In an open letter to Georgetown law school dean William Treanor organized by the Foundation for Individual Rights in Education, over 200 college professors at various institutions nationwide called on Treanor to reinstate Shapiro and drop the investigation against him.
“Firing Shapiro for expressing his views will send a message to others in Georgetown — both faculty (and especially untenured faculty) and students — that debate about matters having to do with race and sex is no longer free,” the letter said.
The incidents at Yale and at Georgetown proved to be the most high-profile instances of free speech controversies, which have become commonplace at the undergraduate level, finding their way to the post-graduate level and to the law school campus.
And for Cherise Trump, the executive director of the campus free speech organization Speech First, the incidents indicate the same campus activists who previously roiled undergraduate universities in controversy are moving on to post-graduate studies and bringing their activism with them.
“The incident at Yale Law school is indicative of what happens when the woke-mob-undergraduates we hear so much about finally graduate and begin their post-graduate studies,” Trump told the Washington Examiner, noting the history of high-profile protests and activism that have led to numerous speaker cancellations and even riots on college campuses in recent years.
The Yale incident, Trump said, is a telltale sign that the progressive intolerance found on campuses is not constrained to the university quad and has led to believe that tactics such as shouting down speakers lead to positive results.
“We must remind ourselves that what happens on campus does not stay on campus,” she said. “The Yale Law school incident evidences that students’ totalitarian ambitions are not tempered by the realities of a new chapter in their life. Additionally, their undergrad experience has done little much to teach them otherwise.”
ADF’s Waggoner theorized that the reason law school students had resorted to mob tactics at events like hers was that they have seen such tactics yield positive results in other situations and “think that through aggression and belligerence, one can get one’s way.”
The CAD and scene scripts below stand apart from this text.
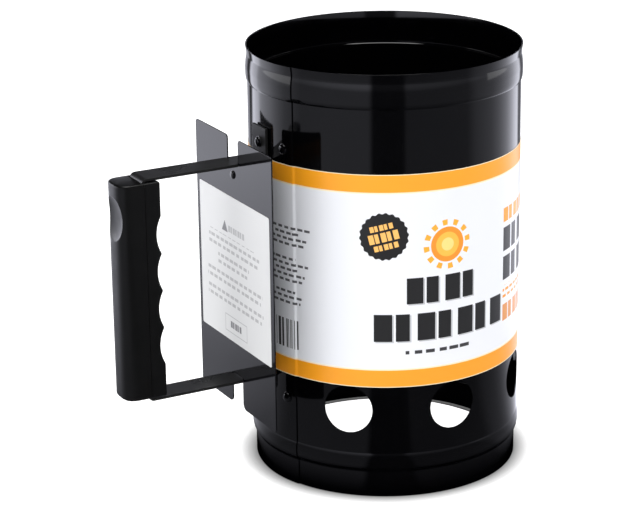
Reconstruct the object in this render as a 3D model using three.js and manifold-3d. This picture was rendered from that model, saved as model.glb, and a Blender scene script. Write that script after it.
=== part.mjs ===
// Chimney charcoal starter: a rolled steel drum with a row of air holes, a paper wrap, a loose wire grate,
// and a strap handle that carries a flat heat shield and a two-part plastic grip.
// Millimetres, +Z up. The handle points to -X. The origin is under the middle of the part's box.
import * as THREE from "three";
import { mergeVertices } from "three/addons/utils/BufferGeometryUtils.js";
import Module from "manifold-3d";

const wasm = await Module();
wasm.setup();

// Clearance left between pieces that touch on the real object.
const GAP = 0.3;

// Drum: one sheet, rolled, lapped and riveted, with two rolled beads.
const DRUM_R = 95;
const DRUM_H = 301;
const SHEET = 0.8;
const DRUM_SIDES = 72;
const FOOT_R = 93.4;
const LOW_BEAD_R = 95.8;
const TOP_BEAD_R = 96.25;
const RIM_R = 96.1;
const NECK_R = 94.6;
const LOW_BEAD_Z = [19, 22, 26.4, 32.5];
const TOP_BEAD_Z = [276, 280.5, 285.4, 290.5, 294];
const NECK_TOP_Z = 297;

// Lap seam, beside the handle: angles about the drum's axis, counted from the handle.
const LAP_FROM = 11.5;
const LAP_TO = 20.5;
const SEAM_RIVET_AT = 15.4;
const LOW_RIVET_Z = 64;
const TOP_RIVET_Z = 243;

// Air holes: one every 45 degrees, except under the handle.
const VENT_R = 17;
const VENT_Z = 64.5;
const VENT_PITCH = 45;
const VENT_COUNT = 7;

// Paper wrap.
const WRAP_Z = [81.8, 232.9];
const WRAP_T = 0.3;

// Handle strap: a flat bar bent to a square C, symmetric about its middle height.
const STRAP_W = 20;
const STRAP_T = 2;
const STRAP_BEND = 3;
const TAB_U = DRUM_R + 0.9;
const TAB_Z = [53, 254];
const ARM_Z = [75.3, 231.5];
const WEB_U = 189;
const NECK_HALF = 7.4;

// Heat shield, hung on the strap's two notches.
const SHIELD_U = 117;
const SHIELD_T = 1;
const SHIELD_HALF = 58;
const SHIELD_Z = [54, 248.8];
const SHIELD_CORNER = 3;
const SLOT_HALF = 8;
const SLOT_CORNER = 4.5;
const SLOT_END_Z = [77, 229.8];
const STICKER_HALF = 53.5;
const STICKER_Z = [100, 206];
const STICKER_T = 0.2;
const SHIELD_RIVET_Z = 222.5;
const SHIELD_RIVET_GRIP = 1.5;
const BRACKET_T = 1.2;
const BRACKET_SIZE = 13;
const BRACKET_BELOW_RIVET = 6;
const SMALL_BEND = 1.4;

// Grip: two mouldings clamped on the strap's web.
const GRIP_U = [177.6, 207.4];
const GRIP_HALF = 13;
const GRIP_Z = [77.5, 230];
const FINGER_CORNER = 1.5;
const PALM_BULGE = 12;
const PALM_SQUARENESS = 3;
const SCALLOP_PITCH = 26.2;
const SCALLOP_DEPTH = 3.4;
const SCALLOP_COUNT = 4;
const SCREW_Z = [89.5, 217.5];
const SCREW_SEAT_U = 2;
const SCREW_SINK = 0.7;
const SCREW_REACH = 9;
const SCREW_POINT = 1.5;
const HEX_R = 1.3;
const DISH_Z = 205.5;
const DISH_DEPTH = 3.6;
const DISH_RADII = [8, 21.5, 18.6];

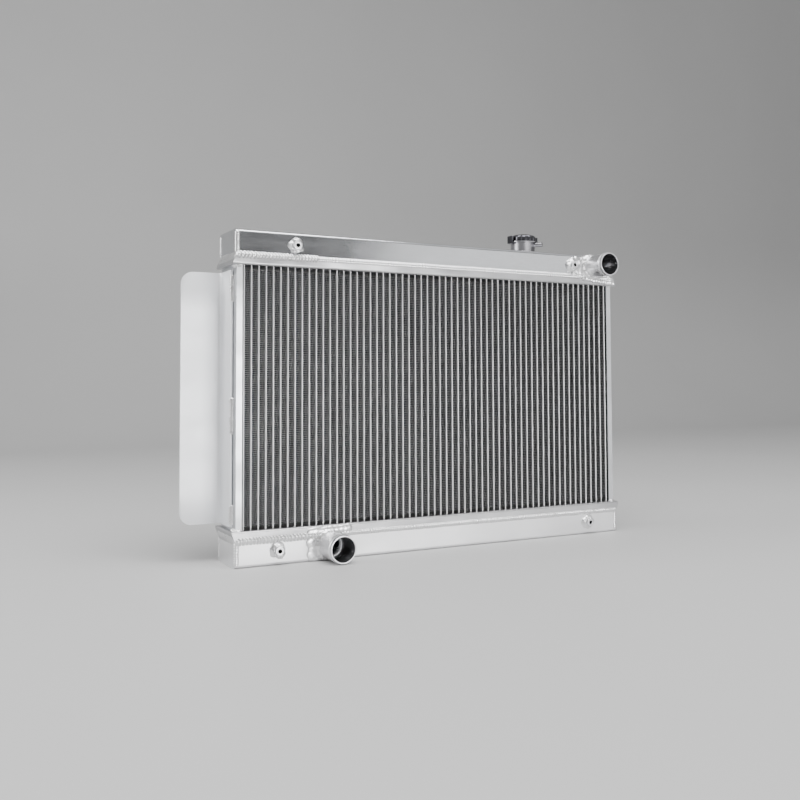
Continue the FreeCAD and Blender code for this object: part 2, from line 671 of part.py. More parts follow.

“Seeing that others have been successful in [mob tactics] in other places, I think has emboldened these young adults, that really should be behaving as adults,” Waggoner said.
Meanwhile, Trump listed a slew of policies and actions restricting campus speech that she said students promote every day at the undergraduate level, adding “is it any wonder these same students end up in post-graduate programs only to exhibit those same qualities?”
“It should be no surprise that undergrads whose tyrannical penchants are encouraged by their campus environments continue to shout down those who disagree with them after they graduate,” she continued. “They have learned to use the policies on their campuses to gain the upper hand and drown out dissenting voices thus, taking success for themselves.”
With an emboldened group of student activists that often sees their demands met when resorting to such controversial tactics, Trump says the law schools must take ownership and protect campus discourse.
“At this point, the onus is on the law school to encourage open debate and discourse and to condemn actions by their students that inhibit others from speaking freely,” Trump said.